Womit wir zu den Flugabwehrsystemen kommen. Aktuell verfügen die norwegischen Streitkräfte über vier Flugabwehrsysteme mittlerer Reichweite des Typs NASAMS. Vier weitere sind bestellt und sollen im Zeitraum von 2026 bis 2027 ausgeliefert werden.

Darüber hinaus plant die norwegische Regierung die Beschaffung eines Flugabwehrsystems großer Reichweite, um ein Gebiet vor taktischen ballistischen Raketen schützen zu können. Die Kosten werden auf 1,6 bis 2 Milliarden Euro geschätzt. Da Norwegen Mitglied der European Sky Shield Initiative ist, liegt eine Beschaffung des Patriot-Systems nahe. Entschieden ist das allerdings bisher nicht.

Royal Norwegian Navy

Fregatte der Fridtjof Nansen-Klasse / Foto: KONGSBERG

Kommen wir zur norwegischen Marine. Deren Flotte soll quasi einmal komplett modernisiert werden. Als Ersatz für die vier U-Jagd-Fregatten der Fridtjof Nansen-Klasse sollen mindestens fünf neue Mehrzweckfregatten beschafft werden. Der Bedarf der Marine liegt allerdings bei sechs Fregatten. Diese sollen ebenfalls auf die U-Jagd spezialisiert sein und zusammen mit einem engen Verbündeten beschafft werden. Die wahrscheinlichsten Kandidaten für dieses Vorhaben sind die britische Type 26, die niederländische ASWF, die deutsche F126, die französische FDI, die amerikanische Constellation-Klasse und die spanische F-110. Wobei letzten auch Berichte auftauchten das Deutschland und Norwegen womöglich bei der F127 kooperieren könnten. Was angesichts dessen, dass die F127 auf die Luftverteidigung spezialisiert sein soll, meiner Meinung nach allerdings wenig Sinn ergeben würde. Da der Fokus neuen norwegischen Fregatten ja auf der U-Boot-Jagd und nicht auf der Luftverteidigung liegen soll. Der Zulauf der ersten Einheit soll bereits 2029 erfolgen. Und die Kosten werden auf 3 bis 4,3 Milliarden Euro geschätzt.
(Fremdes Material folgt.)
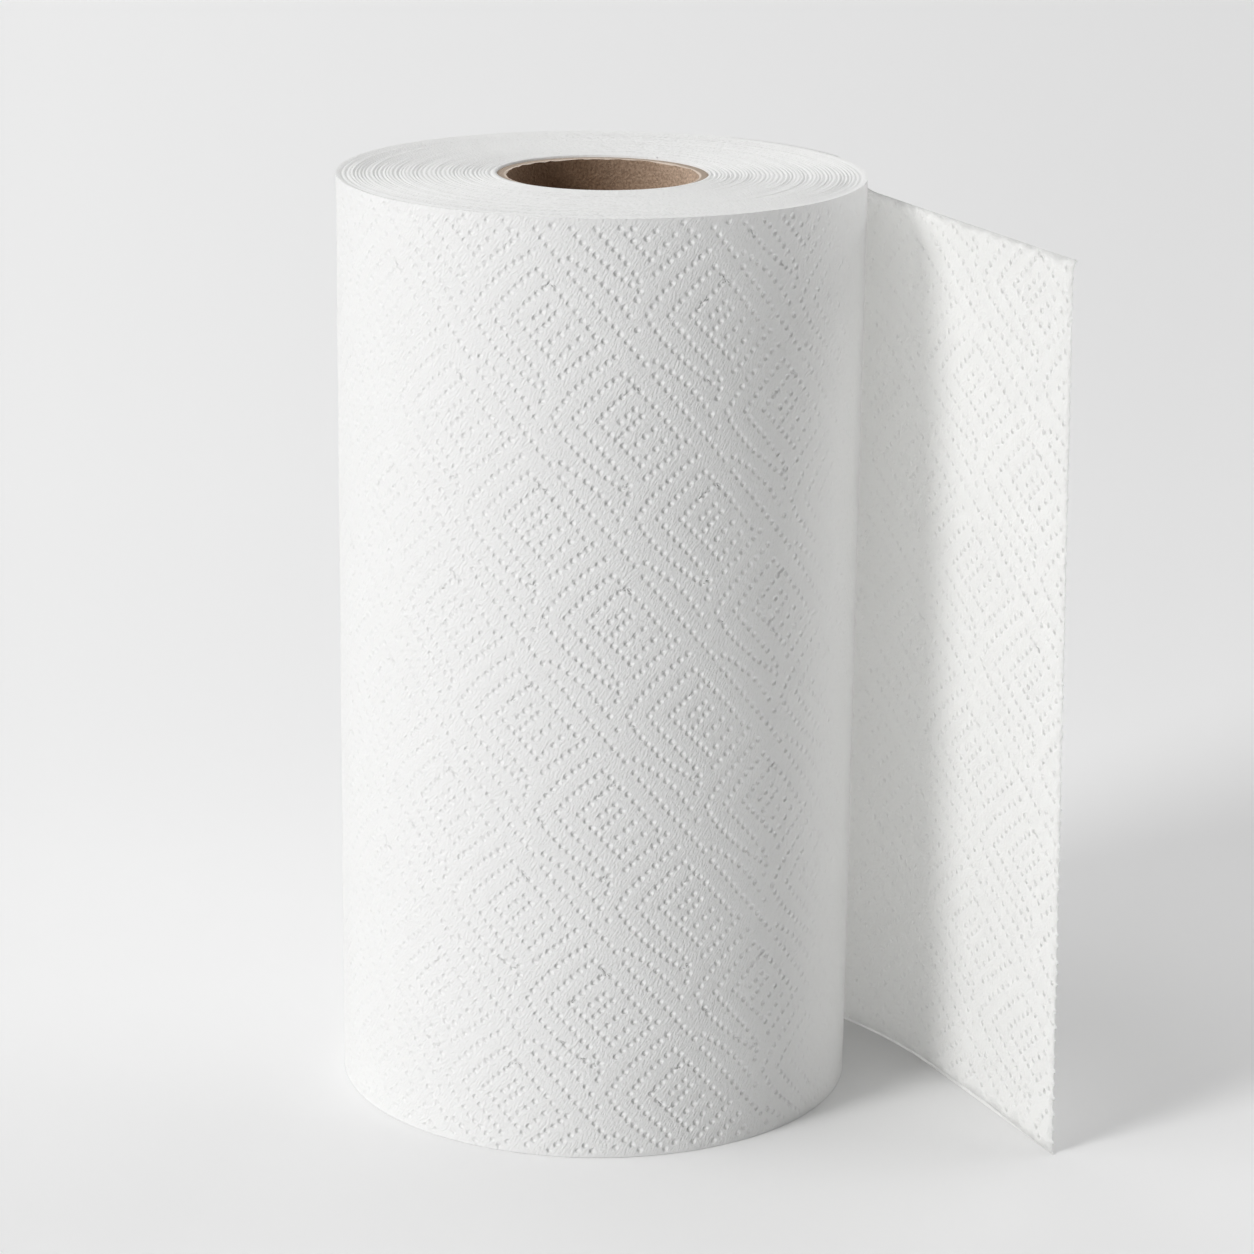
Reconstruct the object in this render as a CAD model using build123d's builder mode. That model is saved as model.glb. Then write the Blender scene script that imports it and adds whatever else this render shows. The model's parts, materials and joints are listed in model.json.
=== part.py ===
from build123d import *
from math import radians, tan
import os

# A kitchen paper towel roll standing on end, with its first sheet pulled loose.
# The origin is on the roll's axis, at the plane it stands on, and +Z is up.
# Sizes are in millimetres and angles in degrees.

# The wound roll
web_width = 230.0
roll_radius = 64.7
web_thickness = 0.5

# The cardboard tube that it is wound on
core_outer_radius = 25.75
core_wall = 2.4
core_recess = 0.5

# Turns that show as ridges on both cut ends
turn_pitch = 3.8
turn_depth = 0.6
ridge_drop = 0.05
plain_rim = 1.5

# The line where the first sheet leaves the roll, and the slit behind it
leave_angle = 60.0
slit_width = 0.3

# The first sheet. Both its edges turn through one angle, so that it bends only one way:
# the top edge hugs the rim while the bottom edge swings out wide, then both run straight.
bend_angle = 35.0
bottom_bend_radius = 135.0
bottom_free_length = 61.5
top_free_length = 113.8

# Its top edge has sagged below the rim, within a short run from where it leaves
sag_run = 20.0
sag_depth = 6.0
corner_sag = 6.2

# Its free edge was torn along a row of perforations
perforation_pitch = 3.7
perforation_bond = 1.1
tear_depth = 0.5
tooth_side_angle = 60.0

os.makedirs("parts", exist_ok=True)

# Room by which cutting shapes stand clear of what they cut
clear = 5.0

# The winding runs clockwise seen from above, and its section is drawn in a frame
# whose X axis points at the line where the sheet leaves.
winding_plane = Plane.XY.rotated((0, 0, leave_angle))
slit_floor_radius = roll_radius - web_thickness - slit_width


def half_turn(start_radius, end_radius, side):
    """Draw half a turn of the winding, from the X axis back to it on the other side."""
    start = (side * start_radius, 0)
    middle = (side * (start_radius - end_radius) / 2, -side * (start_radius + end_radius) / 2)
    end = (-side * end_radius, 0)
    ThreePointArc(start, middle, end)


def winding_section(height, bend_radius):
    """Sketch the roll's outer turn and the bend of the loose sheet as one closed outline."""
    section_plane = winding_plane.offset(height)
    middle_radius = (slit_floor_radius + roll_radius) / 2
    with BuildSketch(section_plane) as section:
        with BuildLine():
            outer = JernArc((roll_radius, 0), (0, -1), bend_radius, -bend_angle)
            inner_radius = roll_radius - web_thickness
            inner = JernArc((inner_radius, 0), (0, -1), bend_radius - web_thickness, -bend_angle)
            Line(outer @ 1, inner @ 1)
            Line((inner_radius, 0), (slit_floor_radius, 0))
            half_turn(slit_floor_radius, middle_radius, 1)
            half_turn(middle_radius, roll_radius, -1)
        make_face()
    return section.sketch, section_plane.from_local_coords(outer @ 1)


# Cardboard core, a plain tube whose top end has slipped a little below the paper's
with BuildPart() as core:
    with BuildSketch():
        Circle(core_outer_radius)
        Circle(core_outer_radius - core_wall, mode=Mode.SUBTRACT)
    extrude(amount=web_width - core_recess)
core.part.label = "core"
export_step(core.part, "parts/core.step")

# Ridges of the visible turns, from the first radius out to the plain rim
first_turn_radius = core_outer_radius + plain_rim
last_turn_radius = roll_radius - plain_rim - turn_pitch
turn_count = int((last_turn_radius - first_turn_radius) / turn_pitch)
turn_profile = [(last_turn_radius, -ridge_drop)]
for turn in range(turn_count):
    ridge_radius = last_turn_radius - turn * turn_pitch
    turn_profile.append((ridge_radius - turn_pitch / 2, -turn_depth))
    turn_profile.append((ridge_radius - turn_pitch, -ridge_drop))
turn_profile.append((last_turn_radius - turn_count * turn_pitch, clear))
turn_profile.append((last_turn_radius, clear))

# The web: the whole winding and its loose first sheet, one piece of paper
bottom_section, bottom_bend_end = winding_section(0, bottom_bend_radius)
top_section, top_bend_end = winding_section(web_width, roll_radius)

# Frame of the sheet's flat part: X runs along the sheet, and the origin is at the bottom
# of the line where the bend ends, which leans in a little towards the rim.
leave_plane = Plane.XY.rotated((0, 0, leave_angle - bend_angle))
heading = leave_plane.y_dir * -1
flat_plane = Plane(bottom_bend_end, heading, heading.cross(top_bend_end - bottom_bend_end))
bend_end_top = flat_plane.to_local_coords(top_bend_end)
bottom_corner = Vector(bottom_free_length, 0)
top_corner = bend_end_top + Vector(top_free_length, -corner_sag)

# Row of slits along the free edge
free_edge = top_corner - bottom_corner
free_edge_angle = Vector(1, 0).get_angle(free_edge)
slit_count = int(free_edge.length / perforation_pitch) + 1
slit_length = perforation_pitch - perforation_bond + tear_depth / tan(radians(tooth_side_angle))

with BuildPart() as paper_roll:
    loft([bottom_section, top_section], ruled=True)

    # Bore that the core fills
    with BuildSketch(Plane.XY.offset(-clear)):
        Circle(core_outer_radius)
    extrude(amount=web_width + 2 * clear, mode=Mode.SUBTRACT)

    # Spiral of turns on both ends, as half turns about two centres half a pitch apart
    for height, outward in ((0, -1), (web_width, 1)):
        end_plane = winding_plane.offset(height)
        profile_plane = Plane(end_plane.origin, end_plane.x_dir, end_plane.y_dir * -outward)
        for centre, arc in ((0, 180), (-turn_pitch / 2, -180)):
            with BuildSketch(profile_plane):
                with BuildLine():
                    Polyline(*turn_profile, close=True)
                make_face()
            turn_axis = Axis(end_plane.from_local_coords((centre, 0)), (0, 0, 1))
            revolve(axis=turn_axis, revolution_arc=arc, mode=Mode.SUBTRACT)

    # Flat part of the loose sheet, with its sagging top edge and its torn free edge
    with BuildSketch(flat_plane):
        with BuildLine():
            sag_end = bend_end_top + Vector(sag_run, -sag_depth)
            TangentArc(sag_end, bend_end_top, tangent=(-1, 0))
            Polyline(sag_end, top_corner, bottom_corner, (0, 0), bend_end_top)
        make_face()
        with Locations(Location(bottom_corner + free_edge * 0.5, free_edge_angle)):
            with GridLocations(perforation_pitch, 0, slit_count, 1):
                Trapezoid(slit_length, 2 * tear_depth, tooth_side_angle, mode=Mode.SUBTRACT)
    extrude(amount=web_thickness, dir=leave_plane.x_dir * -1)
paper_roll.part.label = "paper_roll"
export_step(paper_roll.part, "parts/paper_roll.step")
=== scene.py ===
import json
import math

import bpy
import numpy as np
from mathutils import Matrix, Vector, geometry


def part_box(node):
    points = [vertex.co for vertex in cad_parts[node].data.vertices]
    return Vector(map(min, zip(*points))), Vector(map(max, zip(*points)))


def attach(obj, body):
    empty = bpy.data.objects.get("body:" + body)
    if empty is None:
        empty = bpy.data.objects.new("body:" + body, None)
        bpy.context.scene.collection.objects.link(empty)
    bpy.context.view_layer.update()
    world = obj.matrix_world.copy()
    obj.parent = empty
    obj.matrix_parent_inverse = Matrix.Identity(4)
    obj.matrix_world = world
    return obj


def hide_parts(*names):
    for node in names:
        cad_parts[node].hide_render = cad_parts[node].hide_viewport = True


# A kitchen paper towel roll standing on end, with its first sheet pulled loose.
# The roll's sizes are in millimetres until its meshes are made. The camera, the floor and
# the lamps are placed in metres.

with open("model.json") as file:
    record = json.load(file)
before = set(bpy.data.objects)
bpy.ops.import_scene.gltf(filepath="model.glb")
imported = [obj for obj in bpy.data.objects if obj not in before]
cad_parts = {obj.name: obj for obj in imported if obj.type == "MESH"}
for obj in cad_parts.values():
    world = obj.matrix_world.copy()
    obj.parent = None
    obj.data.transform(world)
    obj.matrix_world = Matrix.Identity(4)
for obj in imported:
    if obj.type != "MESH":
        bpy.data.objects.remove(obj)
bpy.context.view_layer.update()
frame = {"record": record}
MM = 0.001
random = np.random.default_rng(7)

# Sizes read from the frame
web_width = (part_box("paper_roll")[1].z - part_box("paper_roll")[0].z) / MM
core_outer_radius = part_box("core")[1].x / MM
core_inner_radius = frame["record"]["mounts"][0]["dims"]["r_mm"]
core_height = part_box("core")[1].z / MM

# Sizes that the frame doesn't give, as its solids have them
roll_radius = 64.7
web_thickness = 0.5
slit_width = 0.3

# The line where the sheet leaves the roll. The web runs from there counterclockwise round
# the roll, one turn deeper when it comes back, and the sheet leaves the other way.
leave_angle = math.radians(60)
turn_drop = web_thickness + slit_width
wrap_length = 2 * math.pi * roll_radius

# The sheet's bend, as one stretch of a slanted cone, and the lengths of its flat part
bend_angle = math.radians(35)
bottom_bend_radius = 135.0
bottom_free_length = 61.5
top_free_length = 113.8
sag_run = 20.0
sag_depth = 6.0
corner_sag = 6.2


def add_object(name, data):
    """A new object in the scene."""
    added = bpy.data.objects.new(name, data)
    bpy.context.scene.collection.objects.link(added)
    return added


# Camera, placed to fit the outlines of the roll's two ends

lens_length = 110.793
camera_place = (0.00714, -0.92735, 0.38375)
camera_pitch = math.radians(16.1348)
camera_roll = math.radians(0.6637)


def make_camera():
    """The photograph's viewpoint: a long lens a little above the roll, tipped down."""
    data = bpy.data.cameras.new("camera")
    data.sensor_width = 36
    data.lens = lens_length
    camera = add_object("camera", data)
    forward = Vector((0, math.cos(camera_pitch), -math.sin(camera_pitch)))
    level_right = Vector((1, 0, 0))
    level_up = level_right.cross(forward)
    right = level_right * math.cos(camera_roll) + level_up * math.sin(camera_roll)
    up = level_up * math.cos(camera_roll) - level_right * math.sin(camera_roll)
    turn = Matrix((right, up, -forward)).transposed().to_4x4()
    camera.matrix_world = Matrix.Translation(camera_place) @ turn
    bpy.context.scene.camera = camera


# Lines and tables


def even_points(line, count):
    """Points at even distances along a flat polyline, with both its ends."""
    run = run_along(line)
    places = np.linspace(0, run[-1], count)
    return np.stack([np.interp(places, run, line[:, i]) for i in range(2)], axis=1)


def run_along(line):
    """How far along a polyline each of its points lies."""
    return np.concatenate([[0], np.cumsum(np.linalg.norm(np.diff(line, axis=0), axis=1))])


def spaced(line, step):
    """Points along a flat polyline about a step apart, with both its ends."""
    steps = int(round(run_along(line)[-1] / step))
    return even_points(line, max(2, steps + 1))


def look_up(places, table):
    """Values at places along a line, from a table of some places and their values."""
    return np.interp(places, *np.transpose(table))


# The embossed pattern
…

Als Ersatz für die aktuell in Nutzung befindlichen Patrouillenboote, Korvetten, Minenjagdboote und Versorgungsschiffe sollen sogenannte Standardschiffe beschafft werden. Bei diesen Standardschiffen handelt es sich um Mehrzweckschiffe, die in zwei verschiedenen Größen beschafft werden sollen. Insgesamt ist die Beschaffung von 18 mittleren und 10 großen Standardschiffen geplant. Die Kosten für dieses Vorhaben sollen sich auf 430 bis 600 Millionen Euro belaufen. Sie sollen sowohl der Marine als auch der Küstenwache dienen und mit verschiedenen Waffensystemen und Sensoren ausgerüstet werden können.

Als Ersatz für die sechs aktuell in Nutzung befindlichen U-Boote der Ula-Klasse sollen mindestens fünf neue U-Boote der Klasse 212 Common Design beschafft werden. Bisher wurden bereits vier U212CD bei thyssenkrupp Marine Systems für 5,5 Milliarden Euro bestellt. Die Auslieferung der ersten vier Boote soll im Zeitraum 2029 bis 2035 erfolgen. Wann die Bestellung der fünften Einheit erfolgt, ist nicht bekannt. Die Marine würde darüber hinaus allerdings gerne noch eine weitere Einheit haben, also insgesamt sechs U212CD. Die Beschaffung erfolgt im Übrigen in Kooperation mit Deutschland. Für die Deutsche Marine wurden bisher allerdings lediglich zwei dieser U-Boote bestellt.

Abgesehen von den genannten großen Vorhaben will man vor allem die Vorräte an Munition, Ersatzteilen, Treibstoff und Ausrüstung für die gesamten Streitkräfte schnell ausbauen und die eigene IT-Infrastruktur modernisieren.